▶ [TASK]
Your task is to filter the data below down to the lines holding "that".

** BEGIN THE DATA **

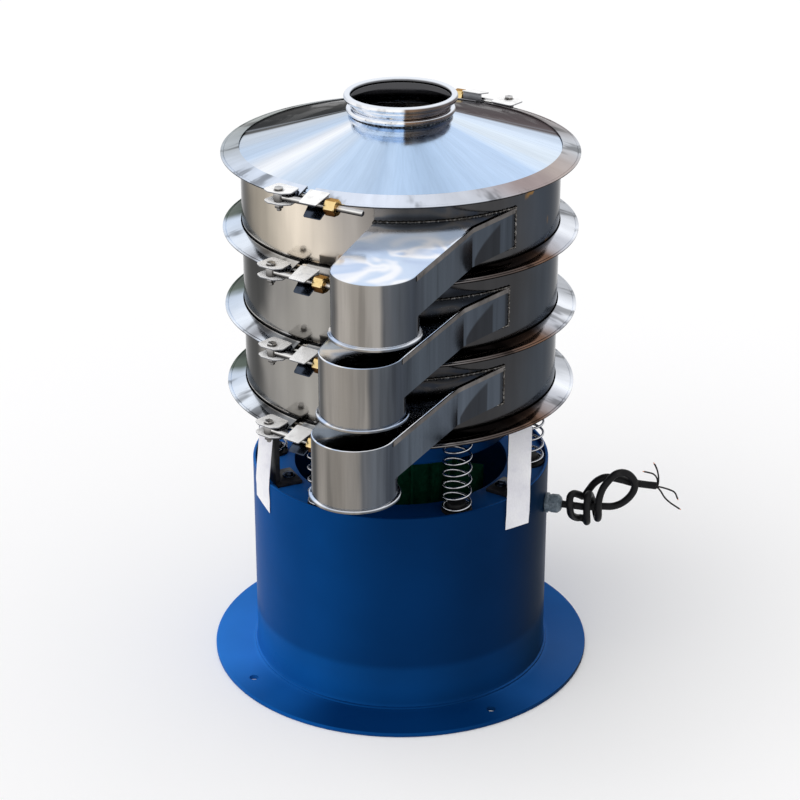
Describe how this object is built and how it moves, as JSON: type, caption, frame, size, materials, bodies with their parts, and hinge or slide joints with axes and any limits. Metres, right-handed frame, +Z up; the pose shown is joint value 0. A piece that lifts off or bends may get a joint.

** END THE DATA **
** BEGIN THE DATA **

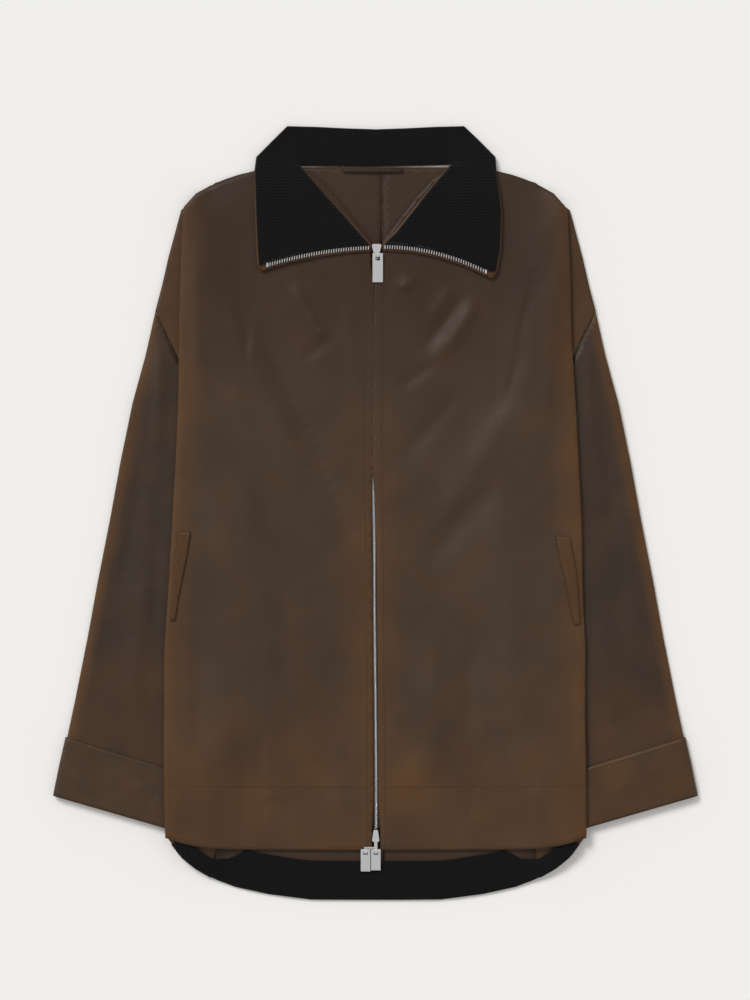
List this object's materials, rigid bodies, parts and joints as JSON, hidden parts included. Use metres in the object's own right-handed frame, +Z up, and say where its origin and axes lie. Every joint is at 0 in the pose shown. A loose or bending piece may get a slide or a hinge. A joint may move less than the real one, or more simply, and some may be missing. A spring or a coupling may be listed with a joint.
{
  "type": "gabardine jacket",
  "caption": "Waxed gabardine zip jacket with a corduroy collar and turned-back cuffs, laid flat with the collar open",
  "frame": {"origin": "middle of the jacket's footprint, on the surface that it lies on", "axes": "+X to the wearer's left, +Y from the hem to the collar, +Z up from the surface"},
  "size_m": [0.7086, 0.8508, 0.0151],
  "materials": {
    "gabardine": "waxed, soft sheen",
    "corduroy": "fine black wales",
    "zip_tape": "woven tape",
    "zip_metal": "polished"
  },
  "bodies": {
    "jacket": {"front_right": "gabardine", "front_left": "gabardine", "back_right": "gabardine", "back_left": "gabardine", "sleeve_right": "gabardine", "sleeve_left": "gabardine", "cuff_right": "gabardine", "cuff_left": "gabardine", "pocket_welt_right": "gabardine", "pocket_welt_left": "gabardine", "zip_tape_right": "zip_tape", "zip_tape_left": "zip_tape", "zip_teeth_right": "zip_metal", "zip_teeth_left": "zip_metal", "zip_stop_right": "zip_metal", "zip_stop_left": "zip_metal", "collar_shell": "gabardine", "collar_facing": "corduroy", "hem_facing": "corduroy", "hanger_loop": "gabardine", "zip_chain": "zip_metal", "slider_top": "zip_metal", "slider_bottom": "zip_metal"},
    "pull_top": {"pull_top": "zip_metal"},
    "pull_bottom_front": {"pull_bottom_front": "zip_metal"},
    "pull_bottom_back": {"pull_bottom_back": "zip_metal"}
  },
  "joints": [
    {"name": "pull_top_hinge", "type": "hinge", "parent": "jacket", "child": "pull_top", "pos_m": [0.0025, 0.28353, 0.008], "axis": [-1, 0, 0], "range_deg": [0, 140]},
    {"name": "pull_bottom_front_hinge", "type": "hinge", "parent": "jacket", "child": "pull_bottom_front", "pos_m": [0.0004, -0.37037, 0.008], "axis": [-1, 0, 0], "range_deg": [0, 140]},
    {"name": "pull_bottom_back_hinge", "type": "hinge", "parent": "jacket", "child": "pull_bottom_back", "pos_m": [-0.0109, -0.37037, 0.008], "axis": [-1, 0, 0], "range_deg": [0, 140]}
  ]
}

** END THE DATA **

▶ [REPLY TO THE TASK]
Describe how this object is built and how it moves, as JSON: type, caption, frame, size, materials, bodies with their parts, and hinge or slide joints with axes and any limits. Metres, right-handed frame, +Z up; the pose shown is joint value 0. A piece that lifts off or bends may get a joint.
  "frame": {"origin": "middle of the jacket's footprint, on the surface that it lies on", "axes": "+X to the wearer's left, +Y from the hem to the collar, +Z up from the surface"},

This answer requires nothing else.